One of the more counterintuitive aspects of quiet leadership is that it often coexists with—and may even enhance—a leader’s authority, rather than diminishing it. There is a temptation to assume that authority requires constant assertion, that a leader who speaks less or intervenes less frequently is somehow less in control. In practice, the opposite often proves true.

A leader who speaks rarely, but whose words carry evident weight when they do, often commands more attention than one whose constant input has become background noise. Scarcity, in this context, functions much as it does elsewhere: when a leader’s intervention is rare, it signals that the moment genuinely warrants it, and team members respond accordingly. This is authority earned through restraint—a kind of leadership capital that, once spent too freely, becomes difficult to recover.

The Internal Work Required

What is rarely discussed, when quiet leadership is held up as a model, is how demanding it actually is to practice. The instinct to intervene—to offer an opinion, to correct a course that seems suboptimal, to fill a silence that has grown uncomfortable—is strong, and resisting it requires a degree of self-discipline that does not come naturally to most people in positions of authority.

Leaders who have developed this capacity often describe it less as a personality trait than as a skill cultivated through considerable practice, frequently involving uncomfortable recognition of moments when their own input, however well-intentioned, had made things worse rather than better.
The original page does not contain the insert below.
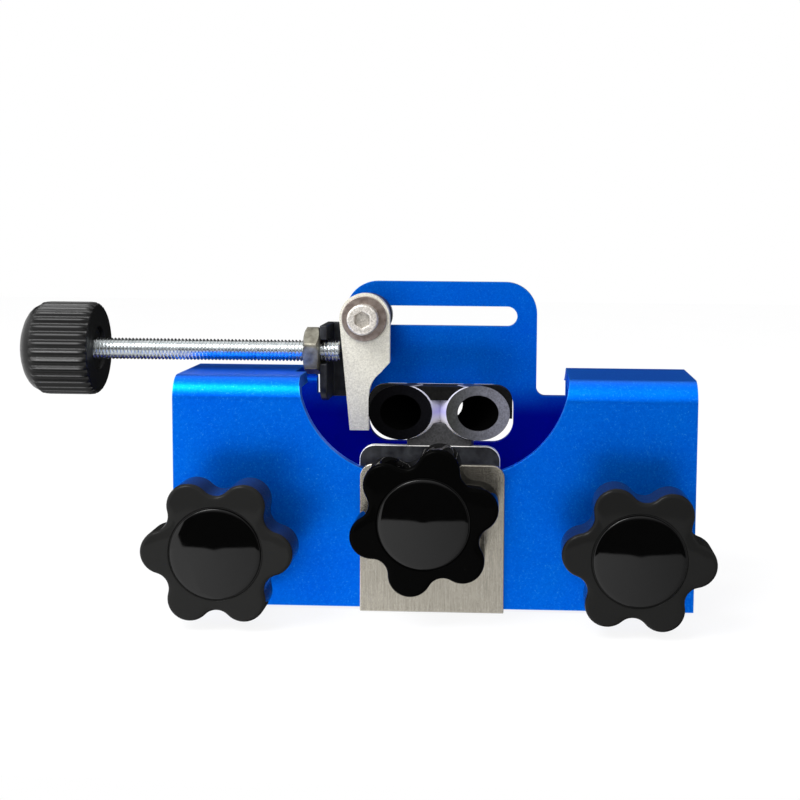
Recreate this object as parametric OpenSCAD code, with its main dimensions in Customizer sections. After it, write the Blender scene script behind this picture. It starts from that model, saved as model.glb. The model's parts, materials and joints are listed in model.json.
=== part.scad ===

The shift from “leader who fills space” to “leader who creates space” is, for many, one of the more difficult professional transitions they undergo—precisely because it requires acting against deeply ingrained instincts about what leadership is supposed to look like.

Not a Universal Solution

It would be a mistake to present quiet leadership as universally superior. There are moments—crises, periods of genuine ambiguity, situations where a team has lost confidence—when a more directive, visible style of leadership is not merely appropriate but necessary. The leaders who practice quiet leadership most effectively are not those who apply it indiscriminately, but those who understand it as a default setting, one that can be temporarily set aside when circumstances genuinely demand a different approach.

This flexibility may, in fact, be the truest marker of mastery: the ability to recognize which mode a given moment calls for, and to move between them without the transition itself becoming disruptive. A leader who is quiet by default but capable of decisive intervention when truly necessary retains the benefits of both approaches—the trust and autonomy that quiet leadership builds, and the reassurance that, when it matters most, someone is prepared to take charge.

What This Means Going Forward

As organizations continue to grapple with questions of retention, burnout, and the conditions under which people do their best work, quiet leadership offers something increasingly valuable: a model of authority that does not depend on charisma, and that can be cultivated deliberately rather than relying on the rare individuals who possess it naturally.

For organizations willing to invest in developing this capacity among their leaders, the payoff may be considerable—not in the form of dramatic, attributable moments, but in the steadier, harder-to-measure currency of teams that simply function well, year after year, in ways that are easy to take for granted and difficult to replicate once lost.